**Stored data**.

________________

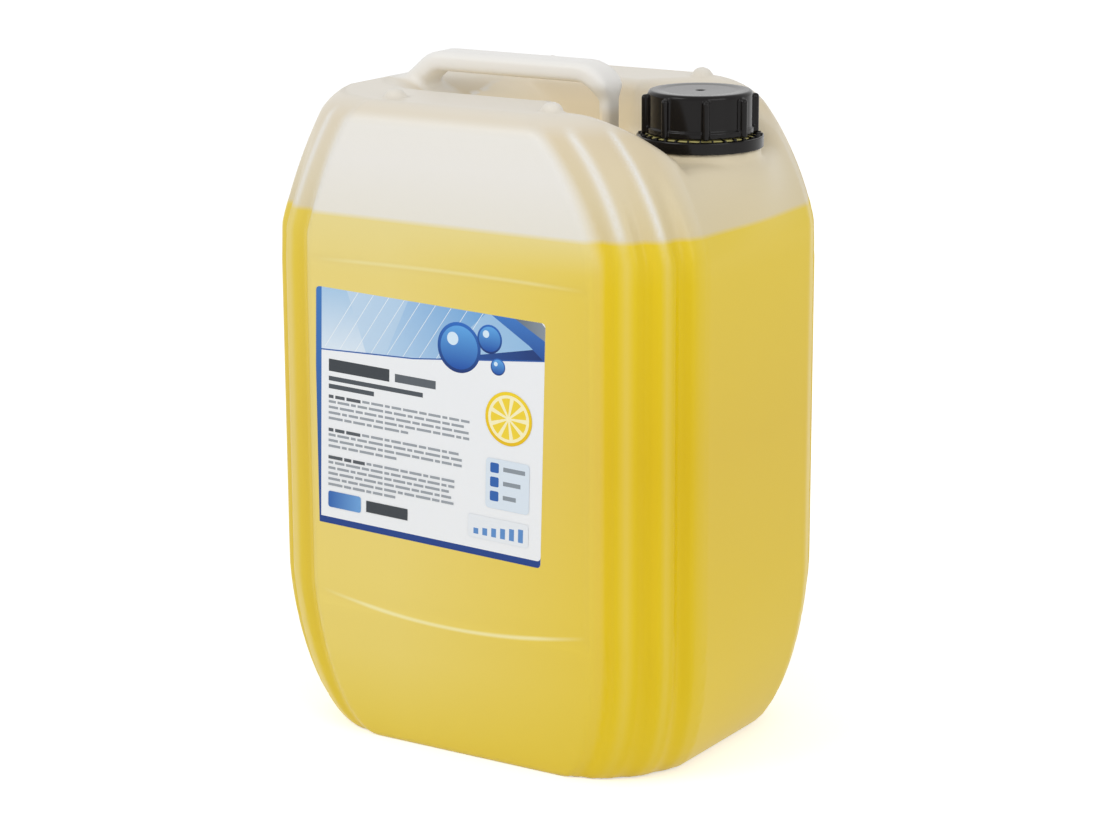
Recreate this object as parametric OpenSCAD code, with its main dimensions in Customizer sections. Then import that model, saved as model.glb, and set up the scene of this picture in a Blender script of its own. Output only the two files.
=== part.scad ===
/* [Body] */
// Length of the body, along the label face
body_l = 292; // [275:1:315]
// Width of the body, front to back
body_w = 220; // [208:1:245]
// Height of the carrying rails above the ground
rail_h = 394; // [380:1:410]
// Plan radius of the four upright corners
corner_r = 48; // [44:1:56]
// How far the ribs of a corner lie inside its full round
corner_sink = 3.6; // [0:0.2:5]
// Thickness of the blown wall
wall = 2; // [1.6:0.1:2.6]

/* [Shoulders and foot] */
// Height at which the end walls start to lean in
shoulder_z = 312; // [295:1:325]
// Reach of the flat top towards the neck end, from the middle
neck_end_top = 96; // [80:1:98]
// Fullness of the shoulder at the neck end
neck_end_p = 1.4; // [1.2:0.1:2]
// Reach of the flat top towards the far end, from the middle
far_end_top = 107; // [100:1:120]
// Fullness of the shoulder at the far end
far_end_p = 1.2; // [1.1:0.1:2]
// Rounding of the long top edges of the rails
rail_r = 12; // [8:1:18]
// Height over which the end walls draw in to the base
foot_end_z = 105; // [90:1:125]
// Height over which the long walls draw in to the base
foot_side_z = 101; // [70:1:115]
// Length of the base
base_l = 226; // [215:1:245]
// Width of the base
base_w = 184; // [170:1:196]
// Fullness of the curve from the end walls to the base
foot_p = 2; // [1.5:0.1:2.4]
// Fullness of the curve from the long walls to the base
foot_side_p = 1.3; // [1.2:0.1:2.2]
// Width of the rim that the can stands on
rim_w = 13; // [10:1:18]
// Rise of the hollow under the base
base_recess = 4; // [2:0.5:6]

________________

**Stated problem**. From the first line of the data above to the line holding "wall = 2; // [1.6:0.1:2.6]", reproduce each line exactly; emit no other lines.

**Correct output**.
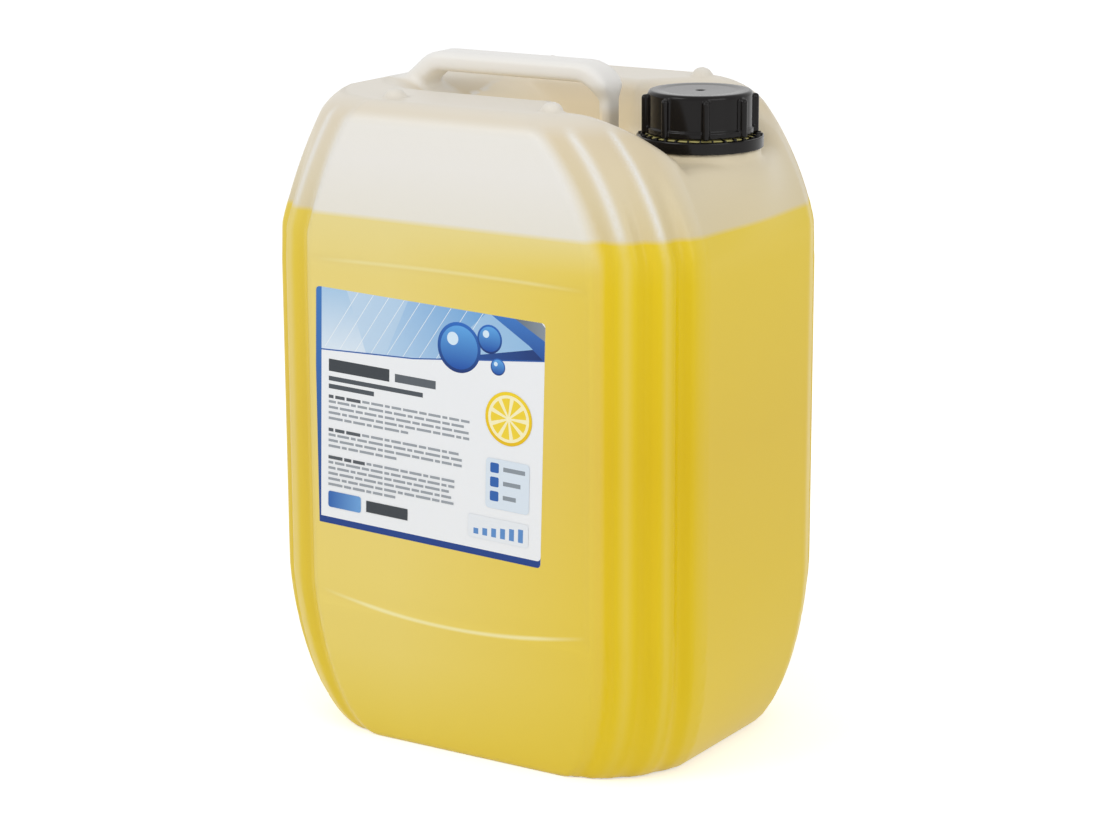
Recreate this object as parametric OpenSCAD code, with its main dimensions in Customizer sections. Then import that model, saved as model.glb, and set up the scene of this picture in a Blender script of its own. Output only the two files.
=== part.scad ===
/* [Body] */
// Length of the body, along the label face
body_l = 292; // [275:1:315]
// Width of the body, front to back
body_w = 220; // [208:1:245]
// Height of the carrying rails above the ground
rail_h = 394; // [380:1:410]
// Plan radius of the four upright corners
corner_r = 48; // [44:1:56]
// How far the ribs of a corner lie inside its full round
corner_sink = 3.6; // [0:0.2:5]
// Thickness of the blown wall
wall = 2; // [1.6:0.1:2.6]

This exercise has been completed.